Supplied information:
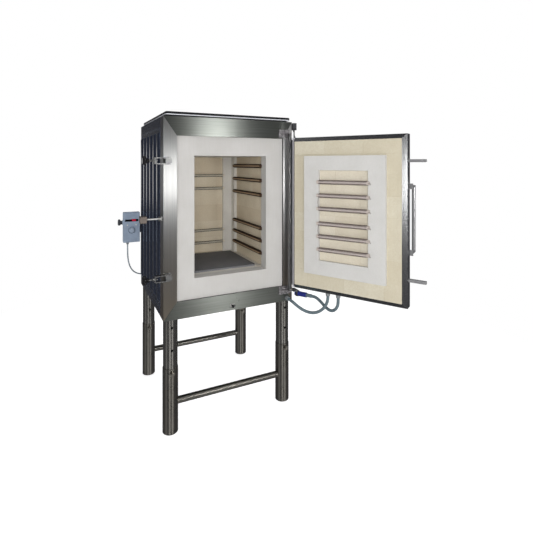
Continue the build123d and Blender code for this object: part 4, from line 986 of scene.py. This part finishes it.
lit, tree, shader, spot = finish("lit_segments", 0.4)
tone = clouded(tree, spot, 0.004)
red = shade(tree, tone, srgb(206, 16, 52), srgb(236, 30, 74))
paint(tree, shader, red)
feed(tree, shader.inputs["Emission Color"], red)
shader.inputs["Emission Strength"].default_value = 0.9
DIGIT_W = 0.006
DIGIT_H = 0.0105
DIGIT_GAP = 0.0028
DIGITS_IN = 0.003
DIGIT_FACE = 0.001
STROKE = 0.0014
SEGMENTS = {"2": "abged", "5": "afgcd", "9": "abcdfg"}
half = DIGIT_H / 2
strokes = {"a": (0, DIGIT_H - STROKE, DIGIT_W, STROKE), "g": (0, half - STROKE / 2, DIGIT_W, STROKE),
           "d": (0, 0, DIGIT_W, STROKE), "f": (0, half, STROKE, half), "e": (0, 0, STROKE, half),
           "b": (DIGIT_W - STROKE, half, STROKE, half), "c": (DIGIT_W - STROKE, 0, STROKE, half)}
digits = bmesh.new()
for index, digit in enumerate("925"):
    left = FACE_MID + DIGITS_IN + index * (DIGIT_W + DIGIT_GAP)
    low = WINDOW_Z - half
    for key in SEGMENTS[digit]:
        x, z, wide, tall = strokes[key]
        box_shape(digits, (left + x, FACE_Y - DIGIT_FACE, low + z),
                  (left + x + wide, FACE_Y - PANE, low + z + tall))
shown = built("display_digits", digits, lit)

ink = moulded("printed_ink", (34, 38, 50), (44, 49, 62), 0.5)
DIAL_Z = 1.029
SCALE_R = 0.0225
RING_W = 0.0022
RING_FACE = 0.0016
RING_THICK = 0.0012
RING_STEPS = 96
TICKS = 11
TICK_HALF = 0.0004
TICK_THICK = 0.0003
TICK_LENGTH = 0.003
TICK_OUT = 0.002
marks = bmesh.new()
for step in range(RING_STEPS):
    start, end = 2 * pi * step / RING_STEPS, 2 * pi * (step + 1) / RING_STEPS
    inside = SCALE_R - RING_W
    corners = []
    for turn, reach in ((start, inside), (end, inside), (end, SCALE_R), (start, SCALE_R)):
        corners.append((FACE_MID + reach * cos(turn), FACE_Y - RING_FACE, DIAL_Z + reach * sin(turn)))
    front = [marks.verts.new(corner) for corner in corners]
    rear = [marks.verts.new((x, y + RING_THICK, z)) for x, y, z in corners]
    marks.faces.new(front)
    marks.faces.new(rear[::-1])
    for i in range(4):
        marks.faces.new((front[i], rear[i], rear[(i + 1) % 4], front[(i + 1) % 4]))
for step in range(TICKS):
    turn = radians(225 - 270 * step / (TICKS - 1))
    tick = box_shape(marks, (-TICK_HALF, FACE_Y - TICK_THICK, 0.0), (TICK_HALF, FACE_Y, TICK_LENGTH))
    place = Matrix.Translation((FACE_MID, 0, DIAL_Z)) @ Matrix.Rotation(pi / 2 - turn, 4, "Y")
    bmesh.ops.transform(marks, matrix=place @ Matrix.Translation((0, 0, SCALE_R + TICK_OUT)), verts=tick)
bmesh.ops.remove_doubles(marks, verts=marks.verts, dist=0.00001)
bmesh.ops.recalc_face_normals(marks, faces=marks.faces)
scale_marks = built("dial_scale", marks, ink)
for piece in (window, shown, scale_marks):
    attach(piece, "kiln")

NEEDLE_HALF = 0.0008
NEEDLE_FACE = (0.0124, 0.012)
NEEDLE_SPAN = (0.004, 0.0125)
pointer = bmesh.new()
box_shape(pointer, (FACE_MID - NEEDLE_HALF, FACE_Y - NEEDLE_FACE[0], DIAL_Z + NEEDLE_SPAN[0]),
          (FACE_MID + NEEDLE_HALF, FACE_Y - NEEDLE_FACE[1], DIAL_Z + NEEDLE_SPAN[1]))
pointer_paint = moulded("pointer_paint", (226, 226, 224), (236, 236, 234), 0.4)
needle = built("dial_pointer", pointer, pointer_paint)
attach(needle, "dial")

# Rear gear: a grey enamelled switchgear housing, the steel flue pipe on its plate, and the head of
# the temperature probe. Rear panel, flue plate and housing are held by zinc plated screws.
dress(enamel("housing_enamel", (150, 152, 154), (170, 172, 174), (200, 200, 200), 0.4, 0.1),
      "switchgear_housing")
dress(zinc, "flue_pipe")
REAR_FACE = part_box("rear_panel")[1].y
REAR_HALF = 0.385
REAR_SPAN = (0.655, 1.735)
REAR_ROWS = 8
SCREW_HEAD = 0.0026
PANEL_SCREW_R = 0.0055
backwards = (-pi / 2, 0.0, 0.0)
gap = (REAR_SPAN[1] - REAR_SPAN[0]) / (REAR_ROWS - 1)
rows = [REAR_SPAN[0] + gap * step for step in range(REAR_ROWS)]
panel_screws = [(side * REAR_HALF, REAR_FACE, z) for side in (-1, 1) for z in rows]
panel_screws += [(x, REAR_FACE, REAR_SPAN[1]) for x in (-0.19, 0.0, 0.19)]
FLUE_MID = (-0.112, 1.480)
FLUE_PLATE_FACE = REAR_FACE + 0.003
FLUE_BOLT = 0.053
FLUE_SCREW_R = 0.005
flue_screws = [(FLUE_MID[0] + x, FLUE_PLATE_FACE, FLUE_MID[1] + z) for x in (-FLUE_BOLT, FLUE_BOLT)
               for z in (-FLUE_BOLT, FLUE_BOLT)]
low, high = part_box("switchgear_housing")
COVER_SCREW_IN = 0.03
COVER_SCREW_R = 0.005
heights = [low.z + share * (high.z - low.z) for share in (0.08, 0.5, 0.92)]
left_screws, right_screws = [[(x, high.y - COVER_SCREW_IN, z) for z in heights] for x in (low.x, high.x)]
for name, points, radius, turn in (
        ("rear_panel_screws", panel_screws, PANEL_SCREW_R, backwards),
        ("flue_screws", flue_screws, FLUE_SCREW_R, backwards),
        ("cover_screws_left", left_screws, COVER_SCREW_R, (0.0, -pi / 2, 0.0)),
        ("cover_screws_right", right_screws, COVER_SCREW_R, (0.0, pi / 2, 0.0))):
    screws = run_nodes(name, points, screw_rows, Head_Radius=radius, Head_Height=SCREW_HEAD,
                       Turn_To=turn, Material=zinc)
    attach(screws, "kiln")
dress(moulded("probe_head", (150, 150, 148), (176, 176, 174), 0.45), "thermocouple")

# Plug for the door's heating circuit: a blue moulded plug held in a clip under the casing, with a
# grey adaptor to the upper hose.
dress(moulded("plug_blue", (34, 42, 118), (50, 60, 146), 0.34), "conduit_plug")
dress(hose_plastic, "plug_adaptor")
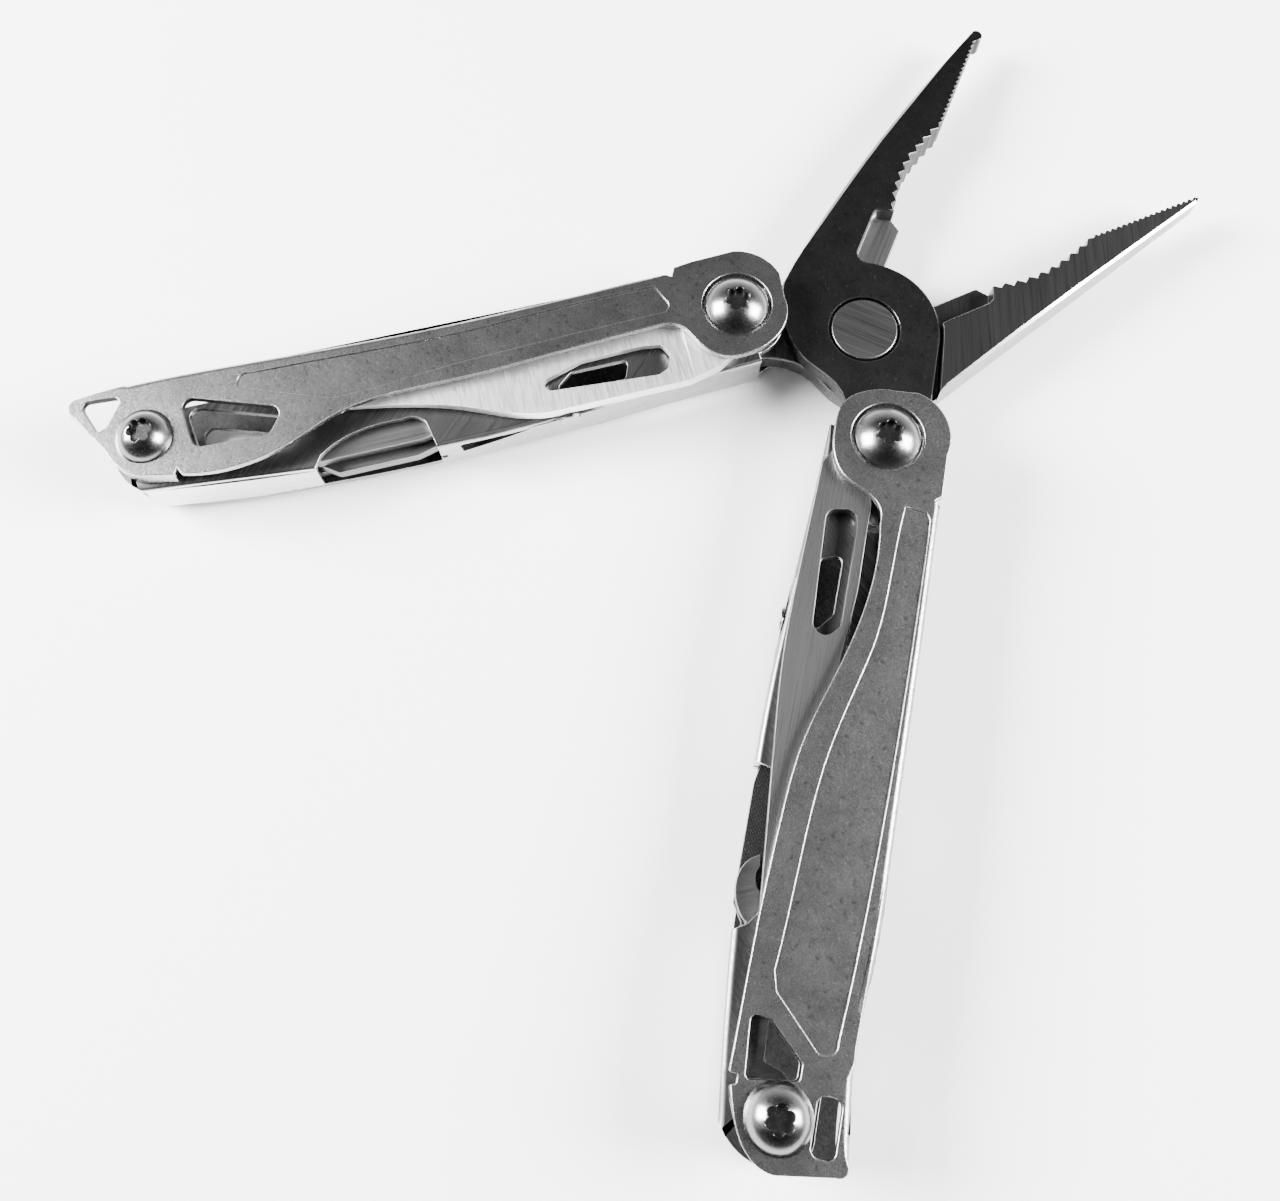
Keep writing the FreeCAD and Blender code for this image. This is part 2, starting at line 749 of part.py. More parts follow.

Aim:
Find the word "code" and list each line it appears in.

Exercise solution:
Continue the build123d and Blender code for this object: part 4, from line 986 of scene.py. This part finishes it.
Keep writing the FreeCAD and Blender code for this image. This is part 2, starting at line 749 of part.py. More parts follow.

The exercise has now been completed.